The officers of the IBMA have been monitoring discussions that are taking place outside of our organization, and we are observing and making note of suggestions (and also rhetoric) coming from other non-members in the industry. The leaders of the IBMA acknowledge that the issues around counterfeit goods and theft of intellectual property are important for our members and we are addressing it.
Our official review of this topic will take place at our semi-annual board meeting on April 13th in NYC.
To become more educated about the topic, and learn what steps can be taken now by manufacturers, please read the missive below that has been forwarded to us by a volunteer with expertise in this area.
The Problem of Knockoff Sites
The Problem: Websites primarily based outside North America are promoting cheap wedding and formal dresses using product images stolen from the real designers’ or manufacturers’ websites.
The stolen images mislead consumers and can create reputation problems for legitimate designers, manufacturers and retailers. The situation is annoying for sure, and we can assume it has negative effects on sales, but there’s no consensus about whether the problem is a mountain or a molehill.
I would advocate that the IBMA and its members focus on one main response:
- Take aim at the unauthorized use of product images.
It’s ironic, but pictures of dresses have much stronger copyright protection than the dresses themselves. Taking action against unauthorized use of product images is the shortest route to harm reduction, and it would have the major virtue of improving the situation BEFORE the bride spends her money.
The IBMA must choose its battles carefully. It’s reasonable to think in terms of harm reduction, but unrealistic to think that the problem can ever be solved completely. The aircraft industry hasn’t managed to stop the flow of counterfeit parts even though they’ve spent millions in the attempt.
File DMCA Complaints (Digital Millennium Copyright Act)
DMCA takedown notices can get images removed from websites, get pages with infringing material removed from the search engines, sometimes even get entire sites taken down.
DMCA complaints must be submitted by the copyright holder or authorized representative. In other words, it’s a job that manufacturers have to do for themselves. The representative doesn’t need to be a lawyer, but needs to be someone who knows the facts. In this case that would mean knowing the manufacturer’s picture stock really, really well.
Infringing sites tend to be hosted in places outside the reach of US law, but the search engines Google and Bing are US-based. They will respect valid DMCA takedown notices and de-index infringing material from their search results. There’s no fee to file a complaint. Infringers often start new websites, so ongoing vigilance is required.

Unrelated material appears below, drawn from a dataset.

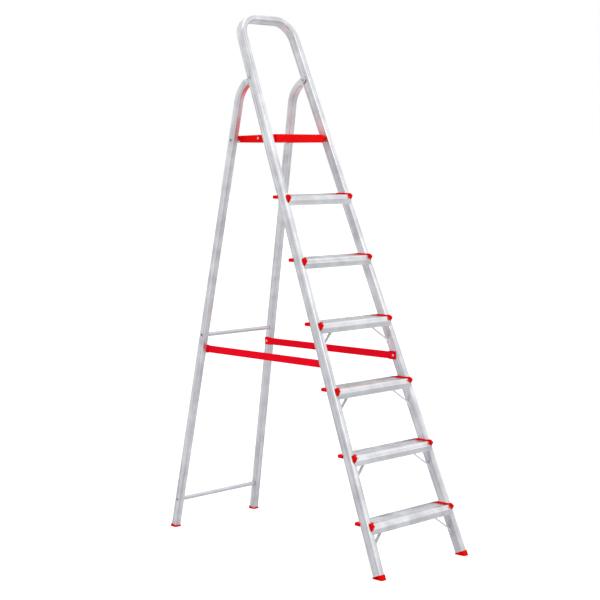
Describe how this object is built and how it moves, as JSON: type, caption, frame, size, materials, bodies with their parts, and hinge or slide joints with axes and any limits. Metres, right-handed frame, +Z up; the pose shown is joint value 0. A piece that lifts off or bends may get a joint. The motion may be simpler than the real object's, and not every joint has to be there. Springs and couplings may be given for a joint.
{
  "type": "step ladder",
  "caption": "Free-standing folding step ladder: bent-tube front frame with treads and hand loop, lift-up platform, hinged rear frame and two spread-limiting straps.",
  "frame": {"origin": "on the floor, midway between the outermost edges of the four feet", "axes": "+Z up; +Y is the way the climber faces, from the treads towards the rear frame; +X to the climber's right"},
  "size_m": [0.4946, 1.1408, 2.0218],
  "materials": {
    "tube_aluminium": "satin extruded tube with faint lengthwise draw lines",
    "tread_aluminium": "satin extruded profile with lengthwise grooves",
    "strip_aluminium": "plain rolled flat strip",
    "rivet_aluminium": "pressed blind rivet heads",
    "plated_steel": "bright zinc plate",
    "nylon": "natural moulded nylon",
    "moulding_red": "moulded polypropylene with a soft gloss",
    "strap_red": "ribbed extruded polypropylene strap",
    "platform_red": "red powder coat on pressed sheet"
  },
  "bodies": {
    "front_frame": {"brace_left_1": "strip_aluminium", "brace_left_2": "strip_aluminium", "brace_left_3": "strip_aluminium", "brace_left_4": "strip_aluminium", "brace_right_1": "strip_aluminium", "brace_right_2": "strip_aluminium", "brace_right_3": "strip_aluminium", "brace_right_4": "strip_aluminium", "brace_rivets": "rivet_aluminium", "front_foot_left": "moulding_red", "front_foot_right": "moulding_red", "front_foot_rivets": "rivet_aluminium", "front_frame": "tube_aluminium", "hinge_rivet_left": "plated_steel", "hinge_rivet_right": "plated_steel", "hinge_washers": "nylon", "platform_pin_left": "plated_steel", "platform_pin_right": "plated_steel", "platform_spacers": "moulding_red", "saddle_left_1": "moulding_red", "saddle_left_2": "moulding_red", "saddle_left_3": "moulding_red", "saddle_left_4": "moulding_red", "saddle_left_5": "moulding_red", "saddle_left_6": "moulding_red", "saddle_right_1": "moulding_red", "saddle_right_2": "moulding_red", "saddle_right_3": "moulding_red", "saddle_right_4": "moulding_red", "saddle_right_5": "moulding_red", "saddle_right_6": "moulding_red", "strap_front_rivets": "rivet_aluminium", "strap_left": "strap_red", "strap_right": "strap_red", "tread_1": "tread_aluminium", "tread_2": "tread_aluminium", "tread_3": "tread_aluminium", "tread_4": "tread_aluminium", "tread_5": "tread_aluminium", "tread_6": "tread_aluminium", "tread_rivets": "rivet_aluminium"},
    "rear_frame": {"crossbar_low": "tube_aluminium", "crossbar_middle": "tube_aluminium", "crossbar_top": "tube_aluminium", "rear_foot_left": "moulding_red", "rear_foot_right": "moulding_red", "rear_foot_rivets": "rivet_aluminium", "rear_leg_left": "tube_aluminium", "rear_leg_right": "tube_aluminium", "strap_rear_rivets": "rivet_aluminium"},
    "platform": {"platform": "platform_red", "platform_bracket_left": "plated_steel", "platform_bracket_right": "plated_steel", "platform_rivets": "rivet_aluminium"}
  },
  "joints": [
    {"name": "fold", "type": "hinge", "parent": "front_frame", "child": "rear_frame", "pos_m": [0, 0.18188, 1.77887], "axis": [-1, 0, 0], "range_deg": [0, 32], "deforming": ["strap_left", "strap_right"]},
    {"name": "platform_tilt", "type": "hinge", "parent": "front_frame", "child": "platform", "pos_m": [0, 0.08119, 1.55], "axis": [1, 0, 0], "range_deg": [0, 68]}
  ],
  "couplings": [
    {"joint": "platform_tilt", "follows": "fold", "ratio": 2.125}
  ]
}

Report Counterfeiters to Google AdWords
This action would cover different ground than DMCA takedowns: Google will kick proven counterfeiters out of Google AdWords (advertising) and cancel their accounts. Again, complaints must be filed by the trademark holder or authorized representative. Successful action by one manufacturer would not need to be repeated by others.
Note that “knockoff” and “counterfeit” are not the same thing, although we often use them interchangeably.

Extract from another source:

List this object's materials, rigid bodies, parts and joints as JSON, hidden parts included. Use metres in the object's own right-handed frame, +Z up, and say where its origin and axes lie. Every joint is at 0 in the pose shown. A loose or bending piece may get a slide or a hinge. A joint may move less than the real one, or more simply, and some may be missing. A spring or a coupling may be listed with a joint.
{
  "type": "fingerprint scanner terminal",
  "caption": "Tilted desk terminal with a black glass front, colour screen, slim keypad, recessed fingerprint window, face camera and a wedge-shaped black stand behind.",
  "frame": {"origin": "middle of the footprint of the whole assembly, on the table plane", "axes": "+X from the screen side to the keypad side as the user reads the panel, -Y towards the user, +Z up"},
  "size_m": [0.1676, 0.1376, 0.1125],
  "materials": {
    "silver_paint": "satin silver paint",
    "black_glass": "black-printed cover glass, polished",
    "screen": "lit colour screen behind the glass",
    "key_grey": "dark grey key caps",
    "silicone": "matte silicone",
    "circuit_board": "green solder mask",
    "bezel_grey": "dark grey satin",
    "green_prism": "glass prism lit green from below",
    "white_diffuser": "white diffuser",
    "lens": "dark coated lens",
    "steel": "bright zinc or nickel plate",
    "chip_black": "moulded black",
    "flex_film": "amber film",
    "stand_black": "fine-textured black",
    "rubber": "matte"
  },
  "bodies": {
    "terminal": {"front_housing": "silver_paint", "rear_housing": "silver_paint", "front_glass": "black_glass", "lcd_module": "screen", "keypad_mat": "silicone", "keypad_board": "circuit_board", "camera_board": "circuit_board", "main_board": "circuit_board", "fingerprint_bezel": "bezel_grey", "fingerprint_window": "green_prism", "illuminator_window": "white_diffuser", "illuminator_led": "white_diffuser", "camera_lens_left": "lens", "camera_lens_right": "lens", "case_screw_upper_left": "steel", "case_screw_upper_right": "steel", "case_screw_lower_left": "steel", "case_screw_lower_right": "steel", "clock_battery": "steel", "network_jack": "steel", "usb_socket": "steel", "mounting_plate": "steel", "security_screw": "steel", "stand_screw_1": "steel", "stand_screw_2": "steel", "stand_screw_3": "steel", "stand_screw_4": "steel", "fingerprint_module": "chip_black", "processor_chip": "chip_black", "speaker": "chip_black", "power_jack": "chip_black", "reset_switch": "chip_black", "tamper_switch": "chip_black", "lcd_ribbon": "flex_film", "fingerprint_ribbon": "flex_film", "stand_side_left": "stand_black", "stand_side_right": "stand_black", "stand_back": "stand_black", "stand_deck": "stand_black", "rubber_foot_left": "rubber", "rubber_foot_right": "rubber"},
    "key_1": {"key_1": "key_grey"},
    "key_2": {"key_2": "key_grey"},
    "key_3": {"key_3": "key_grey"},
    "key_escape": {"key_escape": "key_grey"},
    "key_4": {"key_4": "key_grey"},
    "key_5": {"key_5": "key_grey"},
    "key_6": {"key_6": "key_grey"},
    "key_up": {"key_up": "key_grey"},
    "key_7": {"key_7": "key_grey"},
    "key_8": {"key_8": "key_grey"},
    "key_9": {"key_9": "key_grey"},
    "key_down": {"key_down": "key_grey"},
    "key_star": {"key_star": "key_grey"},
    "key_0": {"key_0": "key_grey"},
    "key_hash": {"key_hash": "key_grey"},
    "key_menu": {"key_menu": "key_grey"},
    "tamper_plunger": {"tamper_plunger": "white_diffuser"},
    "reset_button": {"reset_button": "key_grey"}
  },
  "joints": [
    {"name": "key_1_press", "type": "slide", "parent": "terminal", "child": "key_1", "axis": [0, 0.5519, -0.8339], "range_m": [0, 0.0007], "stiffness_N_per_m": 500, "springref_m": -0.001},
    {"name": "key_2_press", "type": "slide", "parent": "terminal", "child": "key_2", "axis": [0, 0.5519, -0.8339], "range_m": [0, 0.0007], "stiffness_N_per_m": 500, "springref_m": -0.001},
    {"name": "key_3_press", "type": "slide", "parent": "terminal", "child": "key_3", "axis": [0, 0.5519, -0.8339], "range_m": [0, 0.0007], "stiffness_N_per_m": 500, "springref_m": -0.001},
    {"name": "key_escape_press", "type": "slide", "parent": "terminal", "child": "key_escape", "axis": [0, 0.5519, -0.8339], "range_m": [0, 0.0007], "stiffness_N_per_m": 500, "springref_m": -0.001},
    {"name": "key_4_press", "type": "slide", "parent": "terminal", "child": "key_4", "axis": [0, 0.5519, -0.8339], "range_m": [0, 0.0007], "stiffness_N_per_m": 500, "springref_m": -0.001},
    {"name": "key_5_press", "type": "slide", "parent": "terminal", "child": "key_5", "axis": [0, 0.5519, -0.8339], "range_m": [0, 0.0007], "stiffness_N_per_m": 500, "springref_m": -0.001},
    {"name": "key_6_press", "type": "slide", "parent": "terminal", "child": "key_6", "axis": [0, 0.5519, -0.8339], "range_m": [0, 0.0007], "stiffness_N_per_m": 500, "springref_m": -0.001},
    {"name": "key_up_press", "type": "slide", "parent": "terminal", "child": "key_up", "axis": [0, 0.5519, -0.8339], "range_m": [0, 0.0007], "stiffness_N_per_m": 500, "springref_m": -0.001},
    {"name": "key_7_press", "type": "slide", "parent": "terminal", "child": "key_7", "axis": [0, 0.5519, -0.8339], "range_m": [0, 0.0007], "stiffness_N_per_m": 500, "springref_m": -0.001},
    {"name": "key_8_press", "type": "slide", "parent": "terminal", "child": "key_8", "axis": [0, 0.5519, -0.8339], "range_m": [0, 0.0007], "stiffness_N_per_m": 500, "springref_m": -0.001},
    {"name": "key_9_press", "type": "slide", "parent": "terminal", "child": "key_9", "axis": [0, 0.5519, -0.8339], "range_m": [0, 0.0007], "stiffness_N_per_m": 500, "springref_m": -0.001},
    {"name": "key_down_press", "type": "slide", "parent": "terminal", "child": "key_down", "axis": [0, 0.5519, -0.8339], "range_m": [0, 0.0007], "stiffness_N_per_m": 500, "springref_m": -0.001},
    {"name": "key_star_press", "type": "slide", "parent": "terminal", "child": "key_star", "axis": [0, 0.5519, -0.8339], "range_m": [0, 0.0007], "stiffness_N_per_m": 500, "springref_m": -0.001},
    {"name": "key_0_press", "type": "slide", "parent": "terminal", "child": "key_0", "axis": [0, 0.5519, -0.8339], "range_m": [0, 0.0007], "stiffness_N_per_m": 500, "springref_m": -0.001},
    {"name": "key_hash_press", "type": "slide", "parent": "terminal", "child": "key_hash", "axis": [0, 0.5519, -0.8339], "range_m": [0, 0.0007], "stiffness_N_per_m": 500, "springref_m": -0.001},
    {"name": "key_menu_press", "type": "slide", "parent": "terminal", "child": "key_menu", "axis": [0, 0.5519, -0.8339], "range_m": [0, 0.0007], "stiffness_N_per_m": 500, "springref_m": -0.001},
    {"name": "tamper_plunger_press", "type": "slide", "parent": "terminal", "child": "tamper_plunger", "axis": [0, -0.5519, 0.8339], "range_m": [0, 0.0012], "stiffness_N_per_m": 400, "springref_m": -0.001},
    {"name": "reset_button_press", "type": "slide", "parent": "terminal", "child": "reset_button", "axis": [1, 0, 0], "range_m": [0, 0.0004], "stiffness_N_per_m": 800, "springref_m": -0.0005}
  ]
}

Monitor Infringements; Help Each Other Identify Infringers
In cyberspace it’s easier to detect stolen text than stolen images, so one big reason the infringers get away with what they’re doing is that they escape the notice of the copyright holders. IBMA members could help each other with detection, because when a site is spotted stealing images from one manufacturer it’s a good bet they’re stealing from others as well. People wouldn’t necessarily recognize when someone else’s images were being infringed, but they’d each recognize their own if they were alerted about where to look.
- Suggestion: Create a private information area on the IBMA website where manufacturers, retailers or others who discover infringing sites could list them for others to check. Provide traffic stats, too, to help people decide which sites should be their priorities for action. This area should be accessible to IBMA members but not to the public and absolutely not to search engines.
Manufacturers could take additional steps to protect their images such as blocking traffic to their websites from certain parts of the world, or white-listing spiders. IBMA couldn’t give technical specifics for such things, but could point webmasters in the right direction.
Educate Consumers? Maybe …
Education for consumers would need to be approached with extreme caution. Some general promotion about the wisdom of dealing with authorized vendors might be harmless, but not if any knockoff sites were named. For one thing it’s seldom smart to help the adversary with free publicity, and for another, it could create a major legal mess if someone took exception to how they were portrayed.
Just in the last few days I’ve seen lists of suspect sites posted and passed around online. This not only makes them more accessible for consumers, it will make the listed sites more credible with the search engines. Linking to the adversary is the wrong thing to do! A centralized list could be very useful (see above) but it would be smarter to treat it as a private resource, not parade it around in public.
The present infringement situation is rooted in the fact that some cultures (and their laws) don’t have the same concept of intellectual property or copyrights that North Americans count on. That’s not something the IBMA can do much about, but it would be good to keep an eye on legislative activity in other countries. The day will come when international laws about intellectual property are more consistent.
That still won’t mean smooth sailing, though. It’s a certainty that foreign websites will get better and better at targeting US markets without infringements of any kind and staying completely within the letter of US law. The North American bridal space can expect growing competition from savvy business people who are not pirates.